Keeping your beagle’s weight in check
If you adhered to training guidelines, your beagle should be well trained by the time it gets to 18 months. As such, your only requirement as the owner, at this point, is feeding and exercising it. We’ve provided a guideline on how much to feed your dog here (provide a link to the article ‘How much should beagles eat’). Follow those guidelines in combination with exercises, and your beagle will always remain in shape.
Its exercise regimen at 18 months should include a daily 1-mile walk in addition to cardio exercises, e.g., running, swimming, hiking, playing fetch, and chasing. If you have the means and time, you could train your beagle to undertake sport-like drills such as running up a flight of stairs one at a time and doing so repeatedly. Alternatively, you could buy some cones, space them such that they’re, say 30 yards apart, and then train your beagle to run from one cone to another. Your beagle will definitely love cardio owing to its background as a hunting dog.
However, you should not subject your beagle to an excessive amount of exercise while it’s still growing. That is before it gets to 18 months. This is based on the fact that its skeletal system is still not fully developed. The most crucial parts of the system in this stage are the growth plates.
Growth plates are found in growing dogs, at the ends of bones are a combination of cartilages. They are really soft areas and permit growth in such dogs, whenever they are open, since they are the regions wherein cell division occurs.
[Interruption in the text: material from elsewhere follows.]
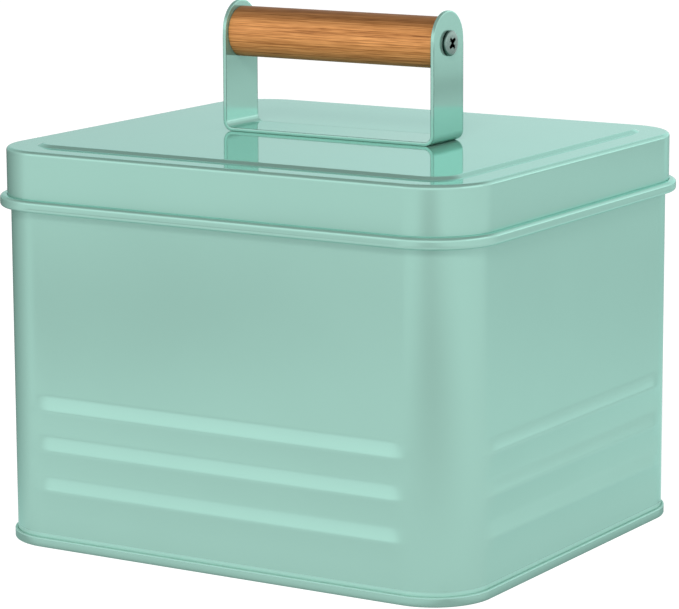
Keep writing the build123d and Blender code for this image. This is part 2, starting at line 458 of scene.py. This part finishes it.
tin_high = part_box("body_shell")[1]
wall = Vector((tin_high.x - RIB_DEPTH, tin_high.y - RIB_DEPTH))   # plain walls' outer faces
centre = wall - Vector((CORNER, CORNER))                          # corners' centres
wall_line = -SHEET / 2
layer = SHEET + FOLD_PLAY
leg_line = wall_line - RIM_WIDTH + SHEET
body_fold = SHEET + layer
rim = tin_high.z - SHEET / 2
bm = sheet_wire(
    [
        (wall_line + 2 * layer, SEAM_HEIGHT - SHEET - HOOK_GAP),
        (wall_line + 2 * layer, body_fold - SHEET / 2),
        (wall_line, body_fold - SHEET / 2),
        (wall_line, rim),
        (leg_line, rim),
        (leg_line, tin_high.z - RIM_LEG),
    ],
    [HEM_BEND, HEM_BEND, RIM_BEND, RIM_BEND],
)
crests = [LOWEST_CREST + number * RIB_PITCH for number in range(RIB_COUNT)]
rib_foot = crests[0] - RIB_FALL - ROW_HEIGHT
rib_head = crests[-1] + RIB_RISE + ROW_HEIGHT
upright = max(bm.edges, key=BMEdge.calc_length)
foot, head = sorted(upright.verts, key=lambda vert: vert.co.z)
upright, low = bmesh.utils.edge_split(upright, foot, (rib_foot - foot.co.z) / (head.co.z - foot.co.z))
upright = next(edge for edge in low.link_edges if head in edge.verts)
_, high = bmesh.utils.edge_split(upright, low, (rib_head - low.co.z) / (head.co.z - low.co.z))
ribbed = next(edge for edge in low.link_edges if high in edge.verts)
bmesh.ops.subdivide_edges(bm, edges=[ribbed], cuts=round((rib_head - rib_foot) / ROW_HEIGHT) - 1)
once_round(bm, wall_stops)

# The ribs are pressed out of the rows between rib_foot and rib_head. Each crest is rounded by
# the mean of three heights, and each rib fades out a little way into the corners.
shifts = (-CREST_ROUND, 0, CREST_ROUND)
for vert in bm.verts:
    out = Vector((max(0, abs(vert.co.x) - centre.x), max(0, abs(vert.co.y) - centre.y)))
    if rib_foot < vert.co.z < rib_head and out.length > CORNER + 2 * wall_line:
        if min(out) > 0:
            past = CORNER * atan2(min(out), max(out))
        else:
            past = min(abs(vert.co.x) - centre.x, abs(vert.co.y) - centre.y)
        fade = min(1, max(0, (RIB_PAST - past) / RIB_RUN_OUT))
        height = sum(
            rib_height(vert.co.z - crest + shift) / len(shifts)
            for crest in crests for shift in shifts
        )
        push = out.normalized() * RIB_DEPTH * min(1, height) * fade * fade * (3 - 2 * fade)
        vert.co.x += copysign(push.x, vert.co.x)
        vert.co.y += copysign(push.y, vert.co.y)
thicken(bm, SHEET)
tin_enamel = enamel("tin_enamel", TIN_ROUGHNESS, 1)
add_piece("tin_wall", bm, "body_shell", "tin", tin_enamel)


# The base. One tinplate panel let up into the wall, its edge folded out, up, over and down
# again round the wall's hook and pressed flat: the double seam that the tin stands on.
BASE_RECESS = 0.0036
SEAM_BEND = (0.0004, 4)
PANEL_IN = 0.0025                                      # from the wall to the panel's closing ring
hook_line = wall_line + layer
seam_line = wall_line + 3 * layer
chuck_line = wall_line - layer
panel = BASE_RECESS + SHEET / 2
bm = sheet_wire(
    [
        (hook_line, body_fold + SHEET + HOOK_GAP),
        (hook_line, SEAM_HEIGHT - SHEET / 2),
        (seam_line, SEAM_HEIGHT - SHEET / 2),
        (seam_line, SHEET / 2),
        (chuck_line, SHEET / 2),
        (chuck_line, panel),
        (-PANEL_IN, panel),
    ],
    [HEM_BEND, HEM_BEND, SEAM_BEND, SEAM_BEND, SEAM_BEND],
)
once_round(bm, lambda run: [-run, run])
fill_middle(bm, panel)
thicken(bm, SHEET)
add_piece("tin_base", bm, "base_panel", "tin", tin_enamel)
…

A dog is said to have stopped growing once the growth plates close.
Being soft areas, they are susceptible to damage under excessive physical stress. This damage, in growing dogs, can be likened to a pull or sprain in an adult dog. However, for the former, the damage portends doom. It results in either shortened leg(s) or malformed limb(s). As such, although beagles are extraordinarily hyper and love activities that require a lot of energy, you should strike a balance. You should avoid subjecting them and their feeble bodies to excessive physical stress through the exercise regimen you choose for them.
Hyperactivity and Growth
Earlier on, we had alluded to the existence of a relationship between hyperactivity and growth. Our premise was anchored on the fact that beagles are usually hyperactive before they reach full maturity. In short, they stop being hyper once they’re mature, and they typically attain maturity at the age of 18 months. As such, in the months preceding their 18-month birthday, they’re likely to start showing signs of declining activity. This phenomenon results from their fully developed brain, which enables them to regulate their energy. Hence, our observation on the existence of a relationship.
In this case, however, as in every other scenario, there are some outliers. Some beagles may still be hyperactive even after clocking 18 months. The dogs exhibiting such behavior are usually not well developed mentally. Their body might be fully grown, but their brain is still playing catch-up. But eventually, they’re bound to be fully developed, and it’s only then that they’ll have the mental capacity to regulate their hyperactivity.